Nel nome del Mancio

È Tarcisio Burgnich, allora allenatore del Bologna, a lanciarlo tra i grandi contro il Cagliari ad appena 16 anni.

Un mese dopo segna il suo primo gol, contro il Como, rete che lo fanno piombare prepotentemente sul taccuino della maggior parte dei club italiani.

Ad esser folgorato completamente dalle performance del giovane jesino, che di nome fa Roberto e di cognome Mancini, è il presidente della Sampdoria Mantovani, che piazza un’offerta giudicata folle all’epoca per un giovane della sua età: due miliardi e mezzo!

Sembra una pazzia, invece… Sarà il primo tassello di un puzzle a tinte blucerchiate, che anni dopo si mostrerà superbamente al panorama calcistico italiano e continentale.

Pian piano si forma un gruppo formidabile, guidato sapientemente dal grande e indimenticato Vujadin Boskov, che in quegli anni stupirà tutti. 

Percorso che tocca l’apice nel 1990, precisamente il 18 novembre, al San Paolo di Napoli.

La Samp asfalta il Napoli di Maradona campione d’Italia in carica 4-1, candidandosi prepotentemente a ruolo di protagonista del campionato.

Due gol di Vialli, due gol di Mancini: persino i tifosi partenopei a fine partita sono in piedi ad applaudire i gemelli del gol.

È il preludio al primo meritatissimo scudetto della storia blucerchiata, che arriverà qualche mese dopo.

Un periodo meraviglioso quello per la Samp, guidato in campo dalla luce accecante del suo numero 10, Roberto Mancini.

Merito che il talento marchigiano gira in parte al suo amato tecnico.

“Mister Vujadin Boskov ha reso la mia giovinezza straordinariamente bella: oggi che non c’è più me lo immagino in cielo, seduto accanto a Mantovani…”

A Genova scriverà la storia, vincendo uno scudetto, quattro Coppe Italia, una Supercoppa italiana e una Coppa delle Coppe, arrivando anche a giocarsi una storica finale di Coppa Campioni contro il Barcellona di Johann Cruijff e Pep Guardiola, persa per una punizione di Ronald Koeman ai supplementari.

“L’unico rimpianto della mia carriera…” dirà.

Sì, perché, avesse vinto anche quella, sarebbe entrato di diritto nella leggenda.

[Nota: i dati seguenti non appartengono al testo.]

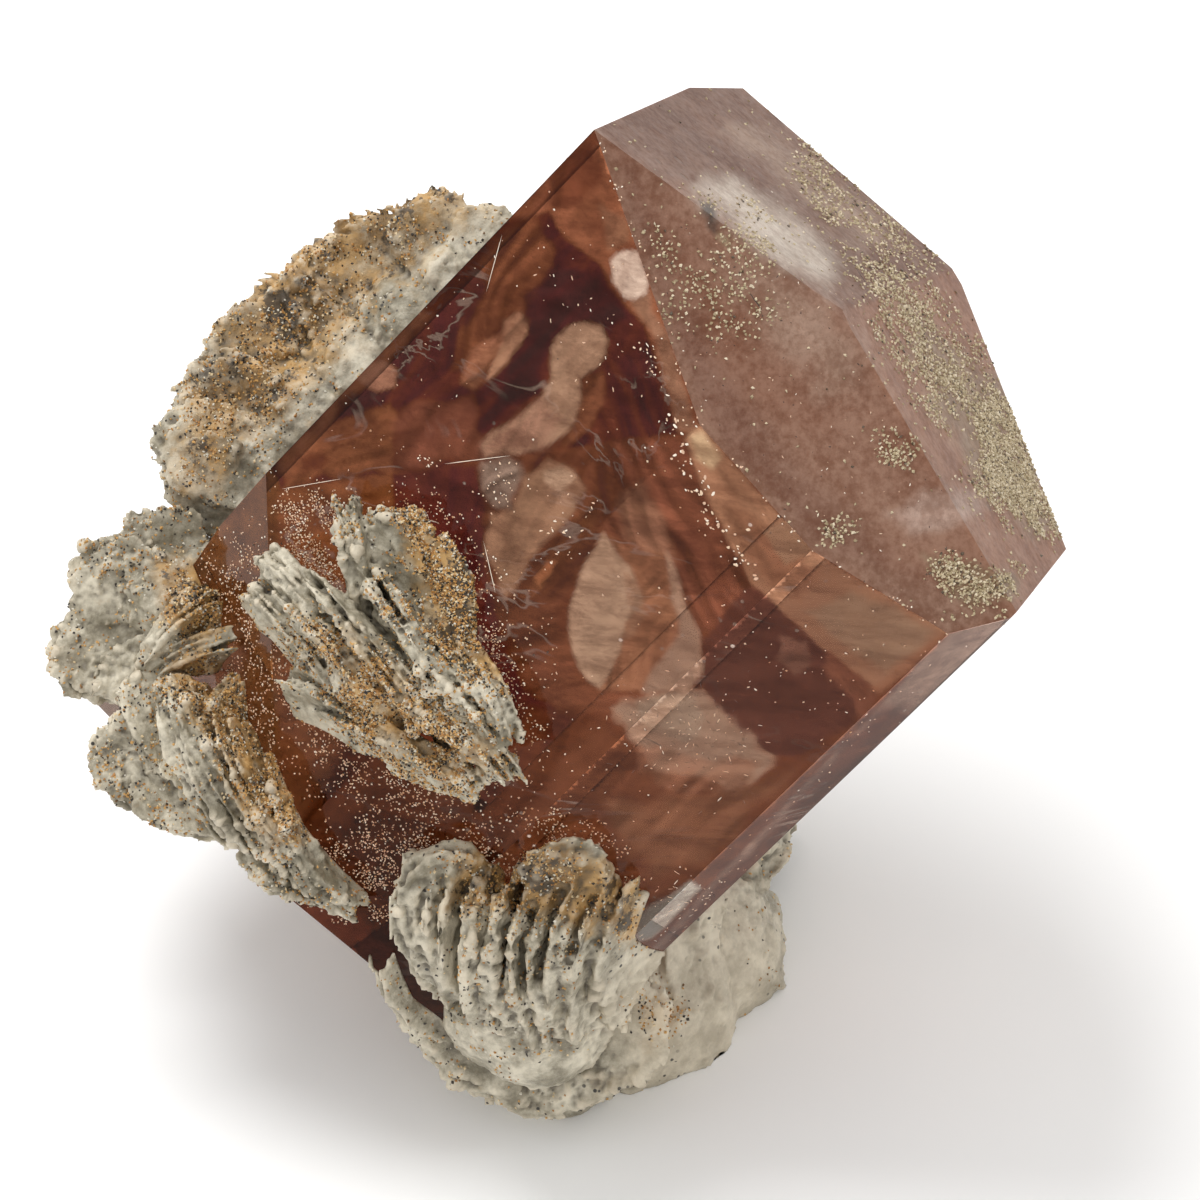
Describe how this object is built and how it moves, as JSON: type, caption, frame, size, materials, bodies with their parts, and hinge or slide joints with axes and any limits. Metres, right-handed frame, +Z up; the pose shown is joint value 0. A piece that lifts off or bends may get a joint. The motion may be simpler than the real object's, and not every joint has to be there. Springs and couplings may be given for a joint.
{
  "type": "topaz crystal",
  "caption": "Stubby sherry-brown topaz prism with sloping end faces, leaning on clusters of bladed white albite that it grew with.",
  "frame": {"origin": "middle of the bounding box's lowest face, on the surface that the specimen rests on", "axes": "+Z up; +X to the right in the picture, the way the crystal leans; -Y towards the viewer"},
  "size_m": [0.051, 0.038, 0.0569],
  "materials": {
    "topaz": "clear reddish brown, glassy on its side faces, etched and matt on its end faces",
    "albite": "sugary grey-white mineral blades, stained ochre in places"
  },
  "bodies": {
    "root": {"topaz_crystal": "topaz", "albite_front": "albite", "albite_left": "albite", "albite_lower_left": "albite", "albite_back": "albite", "albite_foot": "albite"}
  },
  "joints": []
}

Ma dopo quindici lunghe stagioni e qualche fisiologica annata sottotono, a 32 anni, persa probabilmente la totale fiducia dell’ambiente, decide a sorpresa di cambiare, convinto da Sven Goran Eriksson e dal nuovo progetto Lazio.

Per molti è un giocatore finito, ma lui non è affatto d’accordo.

In biancoceleste (risolverà tante partite anche entrando a partita in corso) vincerà uno scudetto, due Coppe Italia, una Supercoppa Italiana, una coppa delle coppe e una Supercoppa Europea contro il leggendario Manchester United di sir Alex Ferguson.

Memorabile poi la rete a Buffon contro il Parma di tacco (fondamentale che usava spesso, quasi un suo marchio di fabbrica), una dei gol più belli ed emozionanti della sua carriera. “Fu bellissimo. Ricordo che Bobo Vieri mi gridava: ‘Tu sei pazzo, tu sei pazzo’…”

Già, solo un pazzo poteva pensare di fare un gol così.